**WHAT IS EXPECTED**
Word for word, restate every line of the listing that follows.
### GIVEN DATA
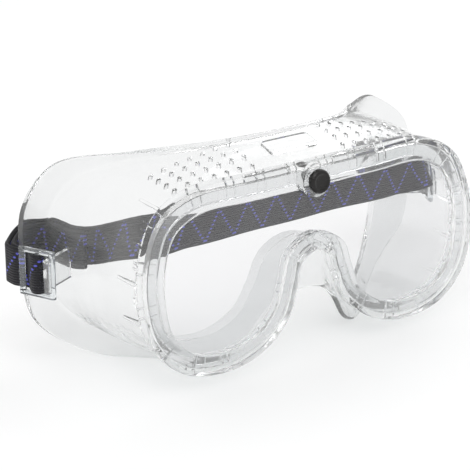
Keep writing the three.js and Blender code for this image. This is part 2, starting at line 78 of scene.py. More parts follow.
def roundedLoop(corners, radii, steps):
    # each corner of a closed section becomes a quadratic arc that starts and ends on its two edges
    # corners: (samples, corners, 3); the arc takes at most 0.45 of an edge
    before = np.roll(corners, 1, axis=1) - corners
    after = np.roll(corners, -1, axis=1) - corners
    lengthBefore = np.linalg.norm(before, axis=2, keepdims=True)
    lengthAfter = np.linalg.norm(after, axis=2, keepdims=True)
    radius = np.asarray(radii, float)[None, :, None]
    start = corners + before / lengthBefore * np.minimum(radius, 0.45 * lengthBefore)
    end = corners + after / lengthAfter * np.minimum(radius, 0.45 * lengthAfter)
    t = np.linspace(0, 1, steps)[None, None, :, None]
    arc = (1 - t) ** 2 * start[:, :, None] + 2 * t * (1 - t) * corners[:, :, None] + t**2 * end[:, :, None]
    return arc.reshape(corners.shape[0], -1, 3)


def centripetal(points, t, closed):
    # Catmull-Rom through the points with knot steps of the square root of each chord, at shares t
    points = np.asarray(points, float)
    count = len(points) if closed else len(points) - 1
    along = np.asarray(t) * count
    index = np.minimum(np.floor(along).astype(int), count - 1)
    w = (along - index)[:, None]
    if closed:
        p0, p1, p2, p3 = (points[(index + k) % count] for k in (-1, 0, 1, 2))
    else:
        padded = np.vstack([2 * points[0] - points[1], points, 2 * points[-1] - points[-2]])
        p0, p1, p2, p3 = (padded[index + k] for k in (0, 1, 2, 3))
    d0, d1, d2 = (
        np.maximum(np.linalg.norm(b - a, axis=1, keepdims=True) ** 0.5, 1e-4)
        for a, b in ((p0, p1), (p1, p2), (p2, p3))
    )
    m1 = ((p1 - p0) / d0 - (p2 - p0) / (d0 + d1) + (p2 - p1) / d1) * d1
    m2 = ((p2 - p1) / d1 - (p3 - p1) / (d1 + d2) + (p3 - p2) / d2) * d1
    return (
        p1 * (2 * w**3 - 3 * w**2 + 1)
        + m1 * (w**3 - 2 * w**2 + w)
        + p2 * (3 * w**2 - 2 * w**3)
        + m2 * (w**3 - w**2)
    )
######
**EXERCISE SOLUTION**
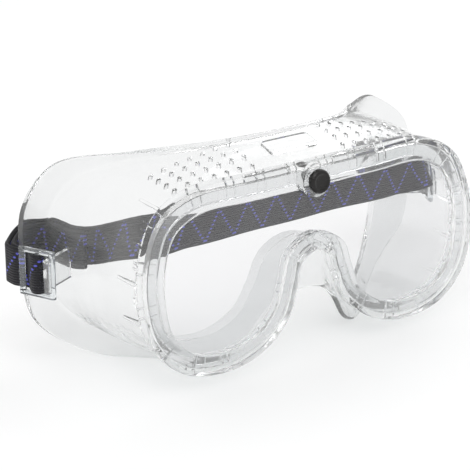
Keep writing the three.js and Blender code for this image. This is part 2, starting at line 78 of scene.py. More parts follow.
def roundedLoop(corners, radii, steps):
    # each corner of a closed section becomes a quadratic arc that starts and ends on its two edges
    # corners: (samples, corners, 3); the arc takes at most 0.45 of an edge
    before = np.roll(corners, 1, axis=1) - corners
    after = np.roll(corners, -1, axis=1) - corners
    lengthBefore = np.linalg.norm(before, axis=2, keepdims=True)
    lengthAfter = np.linalg.norm(after, axis=2, keepdims=True)
    radius = np.asarray(radii, float)[None, :, None]
    start = corners + before / lengthBefore * np.minimum(radius, 0.45 * lengthBefore)
    end = corners + after / lengthAfter * np.minimum(radius, 0.45 * lengthAfter)
    t = np.linspace(0, 1, steps)[None, None, :, None]
    arc = (1 - t) ** 2 * start[:, :, None] + 2 * t * (1 - t) * corners[:, :, None] + t**2 * end[:, :, None]
    return arc.reshape(corners.shape[0], -1, 3)


def centripetal(points, t, closed):
    # Catmull-Rom through the points with knot steps of the square root of each chord, at shares t
    points = np.asarray(points, float)
    count = len(points) if closed else len(points) - 1
    along = np.asarray(t) * count
    index = np.minimum(np.floor(along).astype(int), count - 1)
    w = (along - index)[:, None]
    if closed:
        p0, p1, p2, p3 = (points[(index + k) % count] for k in (-1, 0, 1, 2))
    else:
        padded = np.vstack([2 * points[0] - points[1], points, 2 * points[-1] - points[-2]])
        p0, p1, p2, p3 = (padded[index + k] for k in (0, 1, 2, 3))
    d0, d1, d2 = (
        np.maximum(np.linalg.norm(b - a, axis=1, keepdims=True) ** 0.5, 1e-4)
        for a, b in ((p0, p1), (p1, p2), (p2, p3))
    )
    m1 = ((p1 - p0) / d0 - (p2 - p0) / (d0 + d1) + (p2 - p1) / d1) * d1
    m2 = ((p2 - p1) / d1 - (p3 - p1) / (d1 + d2) + (p3 - p2) / d2) * d1
    return (
        p1 * (2 * w**3 - 3 * w**2 + 1)
        + m1 * (w**3 - 2 * w**2 + w)
        + p2 * (3 * w**2 - 2 * w**3)
        + m2 * (w**3 - w**2)
    )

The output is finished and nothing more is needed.